In the late 1970s my father interviewed his father on tape for posterity. Recently, after revisiting those tapes, my father shared a story about one of my grandfather’s answers that I had never heard before. On the tape my father asks: So you were interested in electricity before your father introduced you to elevators? To which my grandfather replies: Yeh. I only got into elevators because it was the Depression. There was no other job. I didn’t want to go into elevators. My father: What did you want to do? My grandfather: Oh, I don’t know. At one time I wanted to write.
My father speculates that the reason my grandfather did not finish high school is that his father pressured him to drop out so he could teach his son a viable trade. As far as we know, nobody around my grandfather — not his family, or his teachers — encouraged him to write, and yet he found his way to believing the act of writing had value. I can’t help but think that living on the island of Manhattan led him to feel that way.
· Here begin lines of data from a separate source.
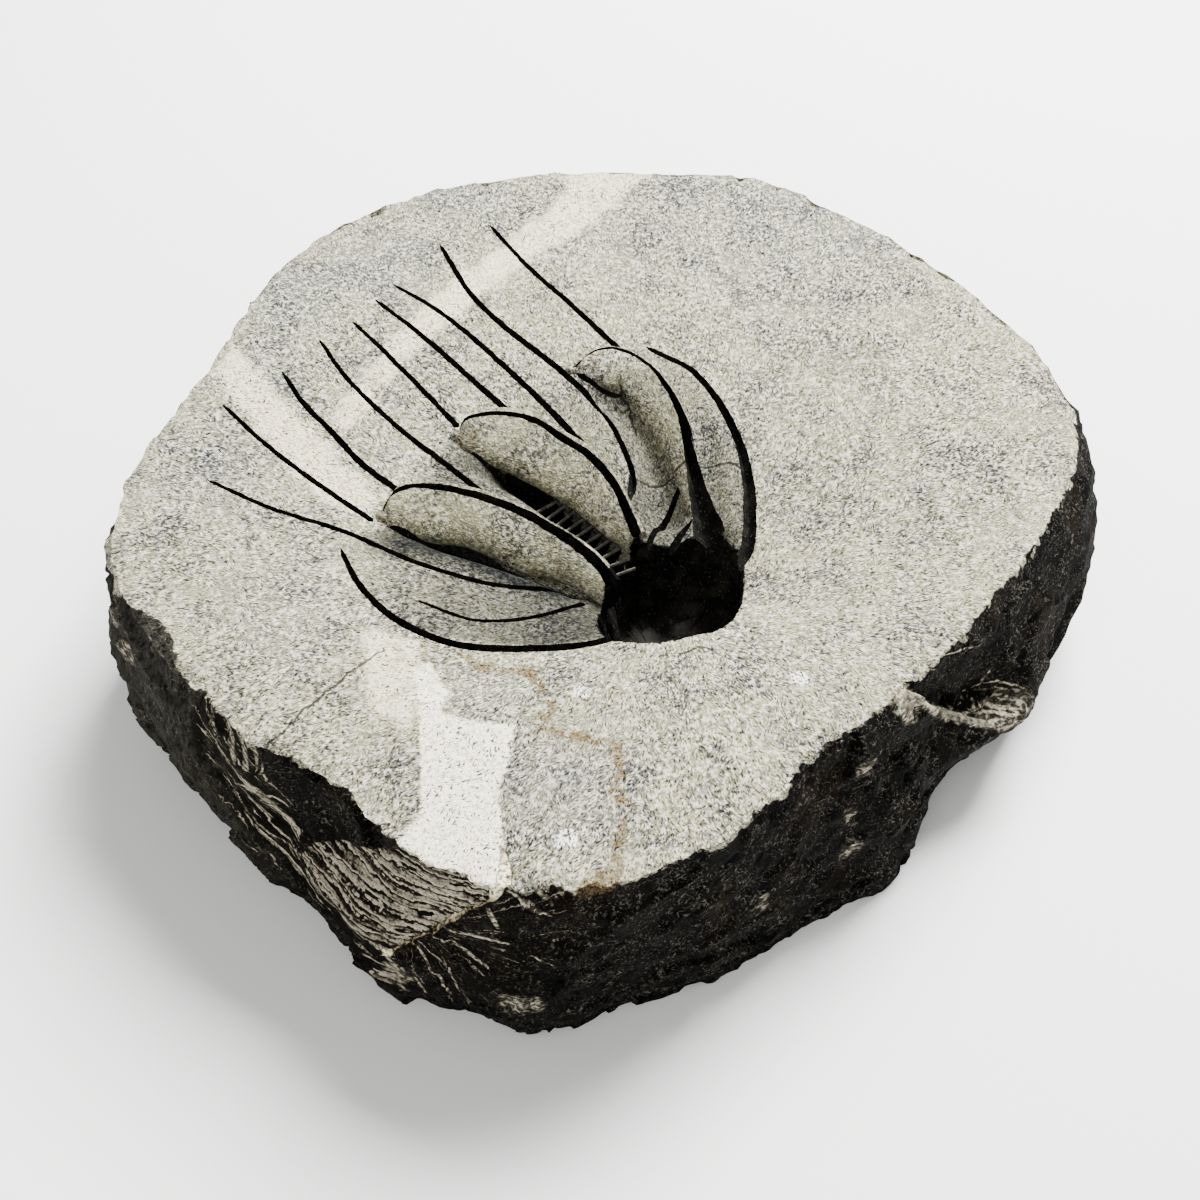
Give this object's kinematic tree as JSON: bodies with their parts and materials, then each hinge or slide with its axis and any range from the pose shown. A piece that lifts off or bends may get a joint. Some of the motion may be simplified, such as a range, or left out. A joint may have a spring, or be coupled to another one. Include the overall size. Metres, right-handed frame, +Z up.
{
  "type": "stone block with fossil-like relief",
  "caption": "Thick rounded block of dark crystalline stone; its dressed pale top dips to a black pit from which narrow grooves, raised lobes and a barred trough fan out.",
  "frame": {"origin": "middle of the block's box on the plan, at the height of its flat foot", "axes": "+Z up through the dressed top, the pit towards -Y, the grooves fanning towards -X and +Y"},
  "size_m": [0.6213, 0.6217, 0.14],
  "materials": {
    "stone": "dressed pale top with dark flecks, black grooves and pit, near-black broken sides"
  },
  "bodies": {
    "root": {"stone": "stone"}
  },
  "joints": []
}
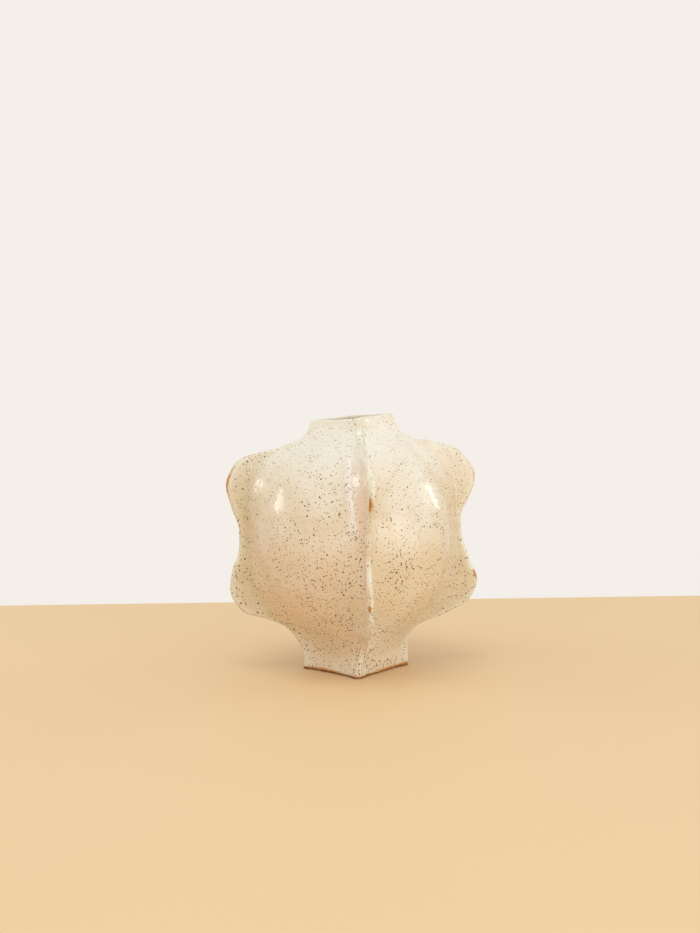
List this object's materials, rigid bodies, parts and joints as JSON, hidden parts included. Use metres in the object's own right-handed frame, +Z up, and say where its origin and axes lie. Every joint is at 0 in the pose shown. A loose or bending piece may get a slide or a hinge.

I wouldn’t describe the relationship between New York City and book publishing as symbiotic — that implies that they’re separate. The ideals of writing, publishing, and reading flow through the streets of Manhattan like blood through veins. These ideals breathe life into the city’s culture. Is leaving New York City in the book publishing industry’s best interest? Maybe, but I’m not sure either would survive the separation.